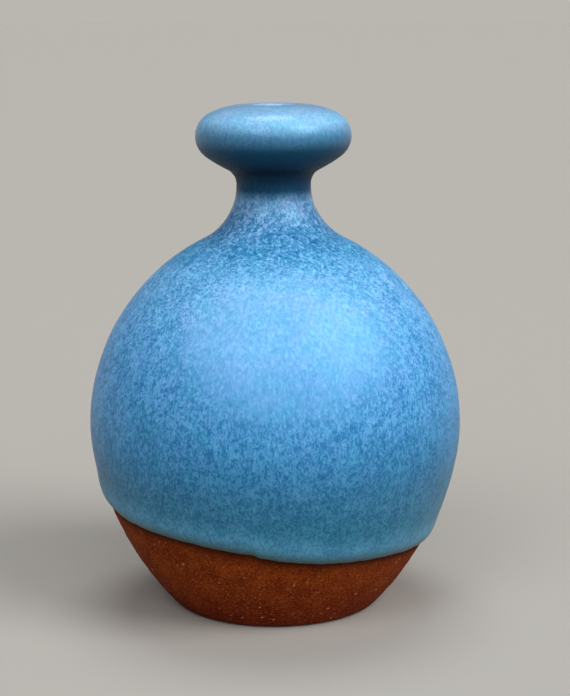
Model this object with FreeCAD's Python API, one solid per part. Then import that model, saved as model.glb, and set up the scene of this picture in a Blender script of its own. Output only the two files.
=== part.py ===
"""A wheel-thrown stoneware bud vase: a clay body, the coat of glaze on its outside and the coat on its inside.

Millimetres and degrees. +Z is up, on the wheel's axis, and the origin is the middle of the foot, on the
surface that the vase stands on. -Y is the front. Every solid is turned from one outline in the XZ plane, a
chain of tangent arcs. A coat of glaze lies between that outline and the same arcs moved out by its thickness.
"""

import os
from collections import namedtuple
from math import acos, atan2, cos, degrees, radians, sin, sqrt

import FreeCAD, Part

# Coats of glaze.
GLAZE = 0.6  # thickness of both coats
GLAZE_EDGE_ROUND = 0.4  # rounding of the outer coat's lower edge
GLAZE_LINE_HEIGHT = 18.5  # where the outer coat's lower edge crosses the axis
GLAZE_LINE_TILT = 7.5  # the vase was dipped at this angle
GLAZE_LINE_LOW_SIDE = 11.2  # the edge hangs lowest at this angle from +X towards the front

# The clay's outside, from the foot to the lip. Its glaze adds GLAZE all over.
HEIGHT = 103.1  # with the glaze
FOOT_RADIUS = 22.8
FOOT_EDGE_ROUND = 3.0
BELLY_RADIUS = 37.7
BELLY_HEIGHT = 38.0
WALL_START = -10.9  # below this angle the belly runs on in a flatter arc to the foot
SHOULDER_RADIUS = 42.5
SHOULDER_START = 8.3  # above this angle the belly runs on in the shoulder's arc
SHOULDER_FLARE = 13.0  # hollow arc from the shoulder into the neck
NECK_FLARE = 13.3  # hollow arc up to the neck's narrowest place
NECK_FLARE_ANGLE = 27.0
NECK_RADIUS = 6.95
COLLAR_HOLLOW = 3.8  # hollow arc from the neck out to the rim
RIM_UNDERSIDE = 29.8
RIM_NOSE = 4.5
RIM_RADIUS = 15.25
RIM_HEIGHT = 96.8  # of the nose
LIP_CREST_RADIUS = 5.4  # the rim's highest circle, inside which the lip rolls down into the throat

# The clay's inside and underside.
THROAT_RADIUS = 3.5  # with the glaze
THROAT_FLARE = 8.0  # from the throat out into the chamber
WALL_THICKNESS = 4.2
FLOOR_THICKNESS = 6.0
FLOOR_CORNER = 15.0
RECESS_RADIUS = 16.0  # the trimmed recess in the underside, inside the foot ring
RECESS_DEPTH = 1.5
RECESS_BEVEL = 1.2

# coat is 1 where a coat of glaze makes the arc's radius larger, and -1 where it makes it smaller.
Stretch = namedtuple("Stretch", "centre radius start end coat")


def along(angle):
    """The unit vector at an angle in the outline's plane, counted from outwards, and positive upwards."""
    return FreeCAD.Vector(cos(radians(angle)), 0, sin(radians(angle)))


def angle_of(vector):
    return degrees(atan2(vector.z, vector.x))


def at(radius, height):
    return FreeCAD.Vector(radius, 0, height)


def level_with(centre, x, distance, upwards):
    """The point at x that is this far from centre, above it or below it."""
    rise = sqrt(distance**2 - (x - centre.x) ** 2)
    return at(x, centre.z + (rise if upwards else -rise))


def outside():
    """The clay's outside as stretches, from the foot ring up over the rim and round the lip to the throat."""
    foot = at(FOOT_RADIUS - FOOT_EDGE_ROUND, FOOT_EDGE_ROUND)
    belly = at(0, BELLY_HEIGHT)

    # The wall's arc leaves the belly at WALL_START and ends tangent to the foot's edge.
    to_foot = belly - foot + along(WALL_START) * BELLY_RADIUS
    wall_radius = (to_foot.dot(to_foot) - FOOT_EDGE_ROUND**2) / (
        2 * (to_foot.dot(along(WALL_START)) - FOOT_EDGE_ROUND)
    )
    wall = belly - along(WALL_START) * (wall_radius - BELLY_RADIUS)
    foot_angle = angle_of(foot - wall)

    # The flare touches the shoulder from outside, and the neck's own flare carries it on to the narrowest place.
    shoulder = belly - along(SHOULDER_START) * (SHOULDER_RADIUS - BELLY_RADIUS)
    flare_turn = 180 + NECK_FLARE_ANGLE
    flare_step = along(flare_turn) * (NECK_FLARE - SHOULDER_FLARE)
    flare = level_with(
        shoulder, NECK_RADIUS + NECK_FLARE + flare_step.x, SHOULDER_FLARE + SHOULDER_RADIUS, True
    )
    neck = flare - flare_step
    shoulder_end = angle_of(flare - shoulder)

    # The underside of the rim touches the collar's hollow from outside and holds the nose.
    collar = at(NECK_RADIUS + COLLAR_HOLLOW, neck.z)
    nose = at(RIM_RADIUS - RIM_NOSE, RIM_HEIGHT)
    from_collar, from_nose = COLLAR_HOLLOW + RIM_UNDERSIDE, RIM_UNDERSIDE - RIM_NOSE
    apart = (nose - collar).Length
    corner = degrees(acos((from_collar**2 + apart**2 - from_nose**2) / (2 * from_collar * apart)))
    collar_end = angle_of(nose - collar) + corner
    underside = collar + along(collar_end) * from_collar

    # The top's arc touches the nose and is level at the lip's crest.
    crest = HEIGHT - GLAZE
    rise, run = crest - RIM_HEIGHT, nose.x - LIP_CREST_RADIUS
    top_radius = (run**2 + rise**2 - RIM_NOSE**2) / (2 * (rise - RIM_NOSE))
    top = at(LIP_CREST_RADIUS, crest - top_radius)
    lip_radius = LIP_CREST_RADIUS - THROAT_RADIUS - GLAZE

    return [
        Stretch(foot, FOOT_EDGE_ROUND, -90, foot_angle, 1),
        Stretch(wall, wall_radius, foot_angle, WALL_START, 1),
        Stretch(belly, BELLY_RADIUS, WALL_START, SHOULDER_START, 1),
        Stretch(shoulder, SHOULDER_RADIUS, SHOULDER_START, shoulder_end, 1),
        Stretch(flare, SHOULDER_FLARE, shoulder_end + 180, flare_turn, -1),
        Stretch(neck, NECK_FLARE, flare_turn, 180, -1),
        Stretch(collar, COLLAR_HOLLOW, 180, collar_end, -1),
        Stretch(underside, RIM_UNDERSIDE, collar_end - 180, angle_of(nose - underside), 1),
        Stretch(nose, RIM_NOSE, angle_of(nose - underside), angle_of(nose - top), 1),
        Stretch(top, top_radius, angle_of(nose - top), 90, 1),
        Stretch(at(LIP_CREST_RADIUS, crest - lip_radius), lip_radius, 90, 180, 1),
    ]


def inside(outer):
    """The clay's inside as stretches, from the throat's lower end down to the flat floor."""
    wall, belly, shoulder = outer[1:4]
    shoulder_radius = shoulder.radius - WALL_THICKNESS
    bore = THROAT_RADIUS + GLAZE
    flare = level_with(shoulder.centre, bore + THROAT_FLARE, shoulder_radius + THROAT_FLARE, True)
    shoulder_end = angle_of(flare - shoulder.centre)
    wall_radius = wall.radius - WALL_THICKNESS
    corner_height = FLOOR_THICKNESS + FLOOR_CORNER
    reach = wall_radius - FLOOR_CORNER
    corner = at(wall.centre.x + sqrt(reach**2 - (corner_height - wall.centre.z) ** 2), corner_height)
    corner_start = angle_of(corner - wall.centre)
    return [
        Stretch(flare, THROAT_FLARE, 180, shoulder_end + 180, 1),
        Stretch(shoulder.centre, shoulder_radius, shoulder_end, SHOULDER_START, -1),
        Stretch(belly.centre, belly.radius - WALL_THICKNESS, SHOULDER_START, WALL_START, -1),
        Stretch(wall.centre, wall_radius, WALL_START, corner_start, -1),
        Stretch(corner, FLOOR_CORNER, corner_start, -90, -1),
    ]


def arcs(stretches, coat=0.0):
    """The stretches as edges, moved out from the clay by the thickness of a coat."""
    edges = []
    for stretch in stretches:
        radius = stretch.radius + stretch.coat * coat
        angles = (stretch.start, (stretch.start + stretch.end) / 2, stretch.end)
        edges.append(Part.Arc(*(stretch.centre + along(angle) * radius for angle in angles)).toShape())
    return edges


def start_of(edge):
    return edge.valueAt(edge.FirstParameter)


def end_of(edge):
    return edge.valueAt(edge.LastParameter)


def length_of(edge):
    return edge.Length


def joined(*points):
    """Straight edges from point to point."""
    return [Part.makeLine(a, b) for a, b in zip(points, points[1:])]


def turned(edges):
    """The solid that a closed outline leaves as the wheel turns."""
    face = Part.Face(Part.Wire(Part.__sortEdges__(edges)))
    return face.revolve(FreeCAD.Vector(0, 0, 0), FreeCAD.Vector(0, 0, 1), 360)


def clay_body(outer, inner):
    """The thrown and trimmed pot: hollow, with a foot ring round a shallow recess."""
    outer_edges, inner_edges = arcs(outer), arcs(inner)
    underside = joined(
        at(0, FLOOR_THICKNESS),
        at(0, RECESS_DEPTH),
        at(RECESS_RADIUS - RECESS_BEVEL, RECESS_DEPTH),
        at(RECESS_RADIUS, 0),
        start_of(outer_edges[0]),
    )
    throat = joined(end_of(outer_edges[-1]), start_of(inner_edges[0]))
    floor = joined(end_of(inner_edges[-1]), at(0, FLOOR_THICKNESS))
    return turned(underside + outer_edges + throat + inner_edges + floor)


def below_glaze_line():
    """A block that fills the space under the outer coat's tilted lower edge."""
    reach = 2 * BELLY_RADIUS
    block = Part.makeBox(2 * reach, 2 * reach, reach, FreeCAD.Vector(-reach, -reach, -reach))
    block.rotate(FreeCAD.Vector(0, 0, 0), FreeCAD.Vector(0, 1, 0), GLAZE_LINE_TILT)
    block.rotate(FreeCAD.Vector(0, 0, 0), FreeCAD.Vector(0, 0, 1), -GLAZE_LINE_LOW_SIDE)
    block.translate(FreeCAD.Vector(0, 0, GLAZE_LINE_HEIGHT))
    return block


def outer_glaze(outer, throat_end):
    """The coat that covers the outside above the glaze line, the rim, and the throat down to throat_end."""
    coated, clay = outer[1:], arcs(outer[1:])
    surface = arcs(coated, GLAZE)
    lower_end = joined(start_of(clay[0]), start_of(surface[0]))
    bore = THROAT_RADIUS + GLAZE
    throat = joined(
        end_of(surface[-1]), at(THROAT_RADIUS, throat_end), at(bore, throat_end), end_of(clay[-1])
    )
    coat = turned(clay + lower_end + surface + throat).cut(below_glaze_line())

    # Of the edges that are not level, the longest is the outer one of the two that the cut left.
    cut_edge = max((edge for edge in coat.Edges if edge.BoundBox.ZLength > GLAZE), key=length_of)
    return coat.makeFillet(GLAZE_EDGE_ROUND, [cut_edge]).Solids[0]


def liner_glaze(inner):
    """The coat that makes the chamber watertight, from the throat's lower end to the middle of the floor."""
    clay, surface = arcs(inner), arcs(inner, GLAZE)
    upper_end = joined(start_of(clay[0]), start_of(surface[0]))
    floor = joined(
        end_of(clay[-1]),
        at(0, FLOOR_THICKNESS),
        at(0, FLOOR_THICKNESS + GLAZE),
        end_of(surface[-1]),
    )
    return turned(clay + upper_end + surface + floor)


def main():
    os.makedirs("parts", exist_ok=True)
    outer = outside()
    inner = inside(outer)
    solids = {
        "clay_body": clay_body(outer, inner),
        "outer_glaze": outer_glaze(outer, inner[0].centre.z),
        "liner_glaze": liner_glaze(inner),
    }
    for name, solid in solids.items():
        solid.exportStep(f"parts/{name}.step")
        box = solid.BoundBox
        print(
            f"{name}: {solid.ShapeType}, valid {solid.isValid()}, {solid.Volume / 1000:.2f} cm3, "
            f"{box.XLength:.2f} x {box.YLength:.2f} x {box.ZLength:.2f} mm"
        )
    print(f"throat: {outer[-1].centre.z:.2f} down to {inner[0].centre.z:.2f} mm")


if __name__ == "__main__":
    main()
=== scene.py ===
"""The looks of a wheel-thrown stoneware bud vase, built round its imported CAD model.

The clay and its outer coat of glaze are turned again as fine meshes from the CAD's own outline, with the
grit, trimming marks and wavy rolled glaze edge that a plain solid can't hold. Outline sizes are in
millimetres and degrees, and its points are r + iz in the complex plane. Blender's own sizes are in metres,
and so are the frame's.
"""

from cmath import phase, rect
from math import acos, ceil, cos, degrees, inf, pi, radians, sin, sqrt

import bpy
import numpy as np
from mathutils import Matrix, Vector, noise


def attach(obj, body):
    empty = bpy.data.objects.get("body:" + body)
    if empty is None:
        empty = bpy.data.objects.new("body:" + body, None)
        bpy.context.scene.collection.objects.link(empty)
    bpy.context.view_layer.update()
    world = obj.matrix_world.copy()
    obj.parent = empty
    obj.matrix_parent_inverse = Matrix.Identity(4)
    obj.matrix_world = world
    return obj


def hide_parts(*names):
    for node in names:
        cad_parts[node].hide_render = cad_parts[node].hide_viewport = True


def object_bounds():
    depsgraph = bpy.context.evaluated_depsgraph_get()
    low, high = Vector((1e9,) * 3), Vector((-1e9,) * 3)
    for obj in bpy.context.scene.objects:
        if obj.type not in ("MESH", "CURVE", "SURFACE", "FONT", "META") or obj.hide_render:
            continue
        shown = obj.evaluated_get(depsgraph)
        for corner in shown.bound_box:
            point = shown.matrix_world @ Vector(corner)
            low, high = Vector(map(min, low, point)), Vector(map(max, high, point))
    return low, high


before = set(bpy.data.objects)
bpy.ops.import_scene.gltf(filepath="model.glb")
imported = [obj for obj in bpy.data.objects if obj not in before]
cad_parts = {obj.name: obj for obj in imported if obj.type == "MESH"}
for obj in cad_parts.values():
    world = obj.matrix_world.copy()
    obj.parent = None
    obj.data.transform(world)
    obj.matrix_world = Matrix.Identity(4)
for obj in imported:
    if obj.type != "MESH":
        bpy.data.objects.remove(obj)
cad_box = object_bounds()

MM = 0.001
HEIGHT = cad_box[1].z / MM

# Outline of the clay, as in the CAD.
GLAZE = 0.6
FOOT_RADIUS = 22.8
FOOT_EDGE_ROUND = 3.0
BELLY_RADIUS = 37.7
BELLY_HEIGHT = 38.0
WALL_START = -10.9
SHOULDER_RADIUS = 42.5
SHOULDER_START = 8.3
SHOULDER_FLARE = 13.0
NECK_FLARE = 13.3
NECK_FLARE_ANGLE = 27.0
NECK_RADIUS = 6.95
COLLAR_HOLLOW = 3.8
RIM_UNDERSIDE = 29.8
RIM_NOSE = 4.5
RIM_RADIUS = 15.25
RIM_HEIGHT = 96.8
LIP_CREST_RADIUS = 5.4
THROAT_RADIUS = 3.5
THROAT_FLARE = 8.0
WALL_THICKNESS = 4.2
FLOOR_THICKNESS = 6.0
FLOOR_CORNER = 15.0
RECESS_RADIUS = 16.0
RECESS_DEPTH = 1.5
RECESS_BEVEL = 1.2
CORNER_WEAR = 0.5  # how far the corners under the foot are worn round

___

Your task -
Would you quote everything above from the line containing "box = solid.BoundBox" down to the line containing "for node in"? Include both of those lines and nothing else.

Result -
        box = solid.BoundBox
        print(
            f"{name}: {solid.ShapeType}, valid {solid.isValid()}, {solid.Volume / 1000:.2f} cm3, "
            f"{box.XLength:.2f} x {box.YLength:.2f} x {box.ZLength:.2f} mm"
        )
    print(f"throat: {outer[-1].centre.z:.2f} down to {inner[0].centre.z:.2f} mm")


if __name__ == "__main__":
    main()
=== scene.py ===
"""The looks of a wheel-thrown stoneware bud vase, built round its imported CAD model.

The clay and its outer coat of glaze are turned again as fine meshes from the CAD's own outline, with the
grit, trimming marks and wavy rolled glaze edge that a plain solid can't hold. Outline sizes are in
millimetres and degrees, and its points are r + iz in the complex plane. Blender's own sizes are in metres,
and so are the frame's.
"""

from cmath import phase, rect
from math import acos, ceil, cos, degrees, inf, pi, radians, sin, sqrt

import bpy
import numpy as np
from mathutils import Matrix, Vector, noise


def attach(obj, body):
    empty = bpy.data.objects.get("body:" + body)
    if empty is None:
        empty = bpy.data.objects.new("body:" + body, None)
        bpy.context.scene.collection.objects.link(empty)
    bpy.context.view_layer.update()
    world = obj.matrix_world.copy()
    obj.parent = empty
    obj.matrix_parent_inverse = Matrix.Identity(4)
    obj.matrix_world = world
    return obj


def hide_parts(*names):
    for node in names:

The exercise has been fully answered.